------ Stored records

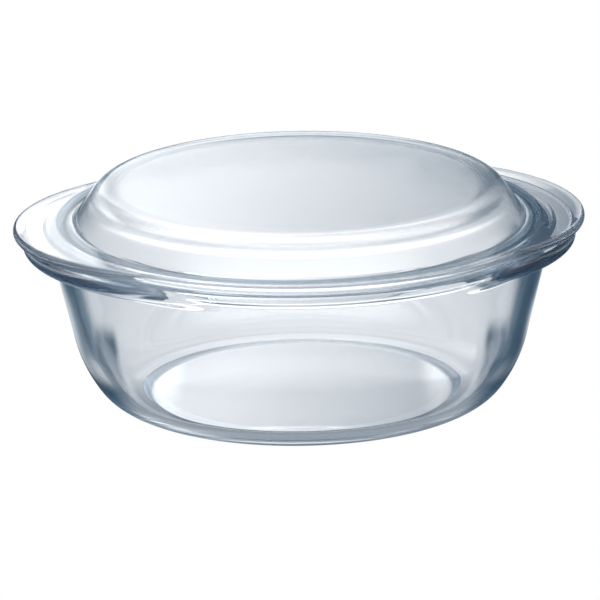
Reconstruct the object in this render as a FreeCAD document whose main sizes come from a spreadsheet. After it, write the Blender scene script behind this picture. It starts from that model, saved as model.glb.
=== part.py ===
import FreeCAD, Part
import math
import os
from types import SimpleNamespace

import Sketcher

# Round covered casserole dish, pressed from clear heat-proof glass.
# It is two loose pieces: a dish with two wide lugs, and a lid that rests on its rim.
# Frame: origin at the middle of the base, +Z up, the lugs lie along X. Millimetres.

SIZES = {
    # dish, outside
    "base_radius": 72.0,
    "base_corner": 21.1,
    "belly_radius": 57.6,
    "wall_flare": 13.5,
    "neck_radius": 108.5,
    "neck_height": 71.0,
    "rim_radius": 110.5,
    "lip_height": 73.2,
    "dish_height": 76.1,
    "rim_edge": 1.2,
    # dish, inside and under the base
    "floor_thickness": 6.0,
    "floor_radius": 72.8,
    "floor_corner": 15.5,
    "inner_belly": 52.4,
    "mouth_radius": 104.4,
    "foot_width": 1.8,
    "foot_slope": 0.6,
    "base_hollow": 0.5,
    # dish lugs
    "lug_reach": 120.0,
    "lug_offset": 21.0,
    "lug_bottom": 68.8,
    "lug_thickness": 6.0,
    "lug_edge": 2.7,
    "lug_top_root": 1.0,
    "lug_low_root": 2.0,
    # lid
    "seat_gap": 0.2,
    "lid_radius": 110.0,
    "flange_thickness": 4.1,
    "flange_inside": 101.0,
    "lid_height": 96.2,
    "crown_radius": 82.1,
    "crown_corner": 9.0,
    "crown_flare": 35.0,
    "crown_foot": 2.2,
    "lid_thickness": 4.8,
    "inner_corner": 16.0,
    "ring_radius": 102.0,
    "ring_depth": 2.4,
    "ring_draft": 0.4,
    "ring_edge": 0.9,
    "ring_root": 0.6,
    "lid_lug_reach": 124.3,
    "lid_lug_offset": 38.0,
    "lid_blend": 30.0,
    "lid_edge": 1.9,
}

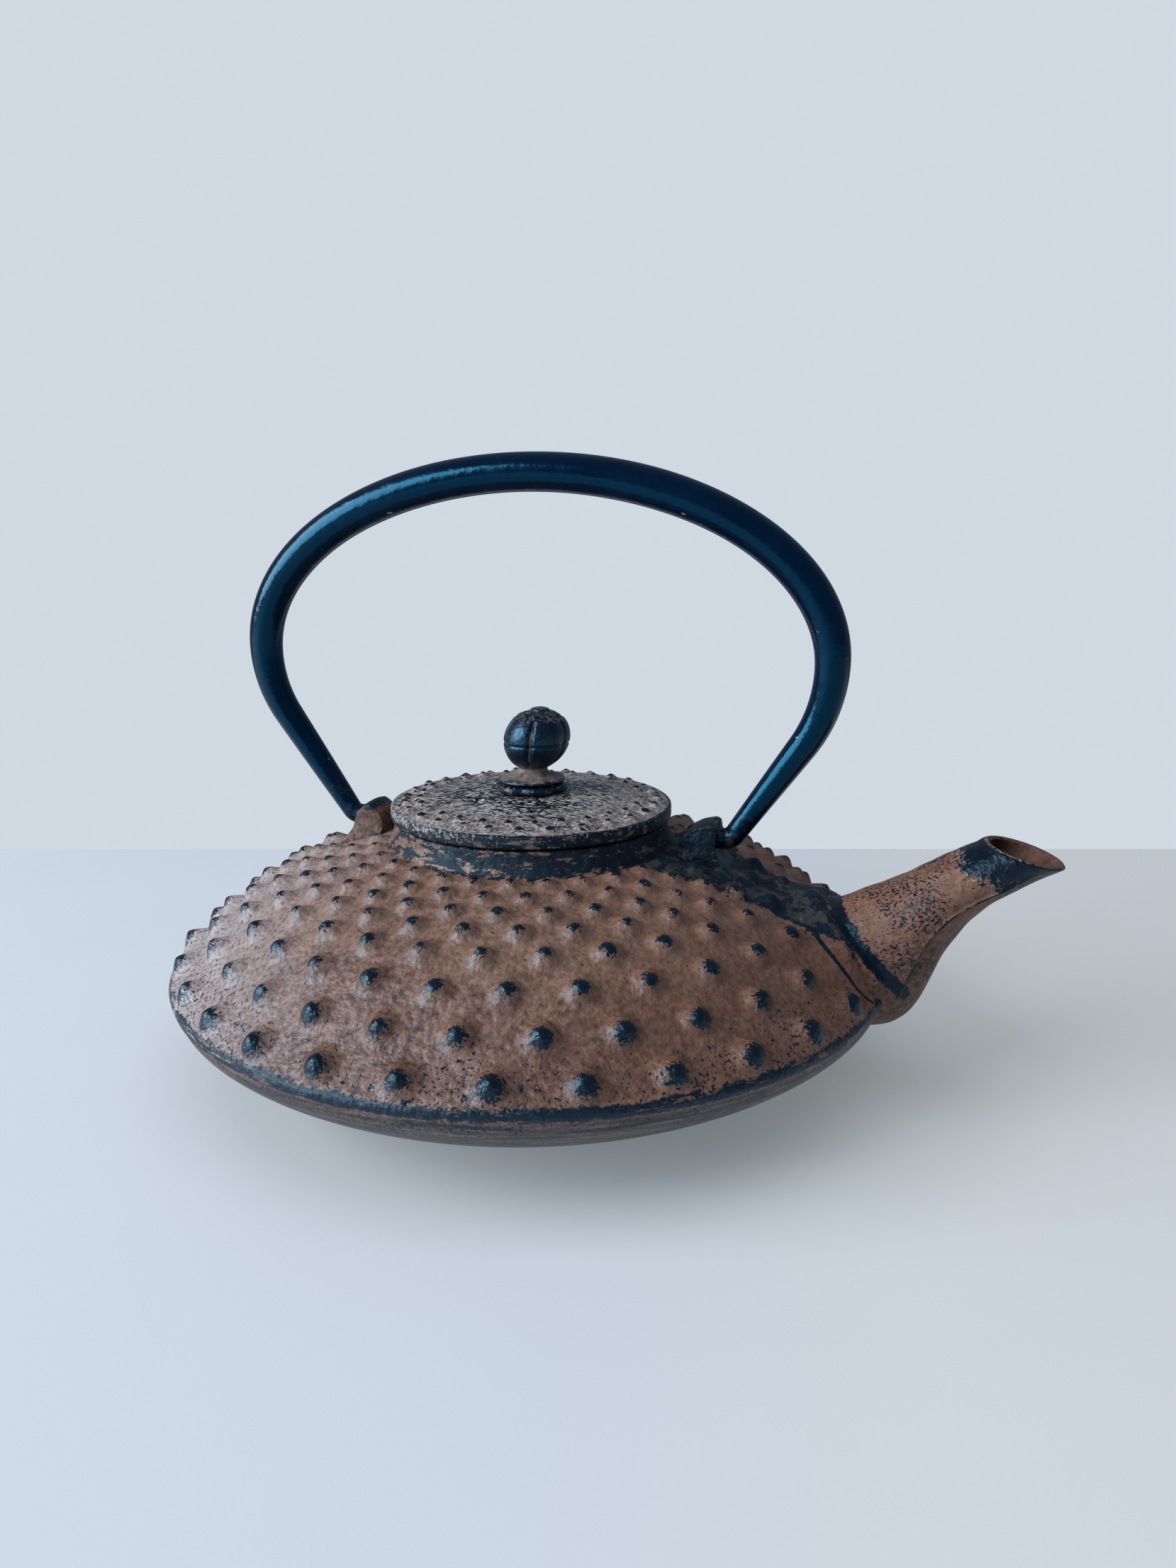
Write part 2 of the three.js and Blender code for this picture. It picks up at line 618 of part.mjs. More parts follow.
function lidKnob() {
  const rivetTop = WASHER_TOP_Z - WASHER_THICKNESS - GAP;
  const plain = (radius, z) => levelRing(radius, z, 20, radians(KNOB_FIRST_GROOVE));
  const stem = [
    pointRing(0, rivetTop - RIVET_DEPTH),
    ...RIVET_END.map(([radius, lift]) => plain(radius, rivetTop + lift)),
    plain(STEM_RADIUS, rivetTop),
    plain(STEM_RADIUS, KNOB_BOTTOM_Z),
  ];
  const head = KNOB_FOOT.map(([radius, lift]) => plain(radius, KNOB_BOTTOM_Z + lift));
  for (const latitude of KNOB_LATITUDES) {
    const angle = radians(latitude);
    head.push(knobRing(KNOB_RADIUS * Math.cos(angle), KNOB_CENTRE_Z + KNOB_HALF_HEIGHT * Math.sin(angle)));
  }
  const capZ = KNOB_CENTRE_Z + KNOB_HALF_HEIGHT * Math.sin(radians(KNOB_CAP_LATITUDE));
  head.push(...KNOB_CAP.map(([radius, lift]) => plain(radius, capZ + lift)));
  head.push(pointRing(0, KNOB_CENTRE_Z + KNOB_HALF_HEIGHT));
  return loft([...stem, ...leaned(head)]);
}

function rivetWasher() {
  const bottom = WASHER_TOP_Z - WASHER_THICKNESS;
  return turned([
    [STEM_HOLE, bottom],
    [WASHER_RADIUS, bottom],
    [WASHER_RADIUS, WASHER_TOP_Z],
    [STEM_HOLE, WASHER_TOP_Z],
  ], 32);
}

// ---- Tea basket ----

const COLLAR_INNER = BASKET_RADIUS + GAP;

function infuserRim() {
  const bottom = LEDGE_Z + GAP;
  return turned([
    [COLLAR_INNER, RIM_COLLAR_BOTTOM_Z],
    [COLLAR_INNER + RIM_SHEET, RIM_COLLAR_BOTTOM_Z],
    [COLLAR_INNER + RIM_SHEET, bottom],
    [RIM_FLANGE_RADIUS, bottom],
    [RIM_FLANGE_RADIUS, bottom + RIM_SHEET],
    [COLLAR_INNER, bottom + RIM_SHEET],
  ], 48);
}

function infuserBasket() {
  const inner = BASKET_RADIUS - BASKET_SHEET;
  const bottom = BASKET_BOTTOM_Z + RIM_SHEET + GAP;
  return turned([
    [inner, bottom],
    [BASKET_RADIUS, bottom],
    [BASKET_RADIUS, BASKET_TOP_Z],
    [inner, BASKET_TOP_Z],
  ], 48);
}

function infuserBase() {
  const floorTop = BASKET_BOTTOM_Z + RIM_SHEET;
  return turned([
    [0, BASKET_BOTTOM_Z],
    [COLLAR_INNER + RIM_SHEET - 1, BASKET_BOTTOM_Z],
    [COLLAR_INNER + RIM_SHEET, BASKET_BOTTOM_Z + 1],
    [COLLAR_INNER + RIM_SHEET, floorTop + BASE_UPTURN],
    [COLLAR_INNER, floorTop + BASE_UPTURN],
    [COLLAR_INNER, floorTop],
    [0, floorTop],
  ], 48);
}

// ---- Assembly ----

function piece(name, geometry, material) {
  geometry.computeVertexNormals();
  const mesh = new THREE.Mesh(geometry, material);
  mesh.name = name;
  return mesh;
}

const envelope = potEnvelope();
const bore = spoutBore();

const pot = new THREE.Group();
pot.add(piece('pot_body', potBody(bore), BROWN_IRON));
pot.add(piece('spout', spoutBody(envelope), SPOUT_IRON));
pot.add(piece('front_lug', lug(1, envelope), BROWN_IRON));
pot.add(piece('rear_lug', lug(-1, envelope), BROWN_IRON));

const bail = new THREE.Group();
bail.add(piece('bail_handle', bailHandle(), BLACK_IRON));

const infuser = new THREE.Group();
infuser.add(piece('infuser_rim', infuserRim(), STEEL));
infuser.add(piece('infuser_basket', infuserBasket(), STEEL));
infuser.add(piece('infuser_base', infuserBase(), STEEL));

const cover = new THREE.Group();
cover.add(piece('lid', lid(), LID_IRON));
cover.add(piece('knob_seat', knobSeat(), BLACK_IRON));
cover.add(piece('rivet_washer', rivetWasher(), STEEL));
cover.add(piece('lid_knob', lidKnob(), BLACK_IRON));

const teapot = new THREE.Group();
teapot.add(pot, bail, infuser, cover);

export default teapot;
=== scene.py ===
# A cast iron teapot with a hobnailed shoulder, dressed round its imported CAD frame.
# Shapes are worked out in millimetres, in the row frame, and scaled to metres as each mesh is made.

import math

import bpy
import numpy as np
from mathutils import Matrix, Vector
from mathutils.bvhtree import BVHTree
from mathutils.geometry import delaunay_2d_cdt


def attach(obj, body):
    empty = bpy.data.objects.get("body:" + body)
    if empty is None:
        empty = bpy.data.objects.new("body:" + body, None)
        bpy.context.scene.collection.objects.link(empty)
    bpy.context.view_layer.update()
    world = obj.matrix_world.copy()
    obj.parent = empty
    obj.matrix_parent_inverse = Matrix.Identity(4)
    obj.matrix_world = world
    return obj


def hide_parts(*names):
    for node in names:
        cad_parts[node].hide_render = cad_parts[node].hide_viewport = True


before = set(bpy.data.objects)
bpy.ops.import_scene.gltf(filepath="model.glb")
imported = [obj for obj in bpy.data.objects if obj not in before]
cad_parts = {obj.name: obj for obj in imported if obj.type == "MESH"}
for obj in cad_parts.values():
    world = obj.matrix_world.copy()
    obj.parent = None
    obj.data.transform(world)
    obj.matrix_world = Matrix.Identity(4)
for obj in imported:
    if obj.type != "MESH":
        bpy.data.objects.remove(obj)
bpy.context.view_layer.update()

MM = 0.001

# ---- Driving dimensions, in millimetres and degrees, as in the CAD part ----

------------

*Instructions for the task*: From the records above, transcribe without alteration every line from the one with "const cover = new THREE.Group();" to the one with "before = set(bpy.data.objects)", inclusive.

*Output of the task*:
const cover = new THREE.Group();
cover.add(piece('lid', lid(), LID_IRON));
cover.add(piece('knob_seat', knobSeat(), BLACK_IRON));
cover.add(piece('rivet_washer', rivetWasher(), STEEL));
cover.add(piece('lid_knob', lidKnob(), BLACK_IRON));

const teapot = new THREE.Group();
teapot.add(pot, bail, infuser, cover);

export default teapot;
=== scene.py ===
# A cast iron teapot with a hobnailed shoulder, dressed round its imported CAD frame.
# Shapes are worked out in millimetres, in the row frame, and scaled to metres as each mesh is made.

import math

import bpy
import numpy as np
from mathutils import Matrix, Vector
from mathutils.bvhtree import BVHTree
from mathutils.geometry import delaunay_2d_cdt


def attach(obj, body):
    empty = bpy.data.objects.get("body:" + body)
    if empty is None:
        empty = bpy.data.objects.new("body:" + body, None)
        bpy.context.scene.collection.objects.link(empty)
    bpy.context.view_layer.update()
    world = obj.matrix_world.copy()
    obj.parent = empty
    obj.matrix_parent_inverse = Matrix.Identity(4)
    obj.matrix_world = world
    return obj


def hide_parts(*names):
    for node in names:
        cad_parts[node].hide_render = cad_parts[node].hide_viewport = True


before = set(bpy.data.objects)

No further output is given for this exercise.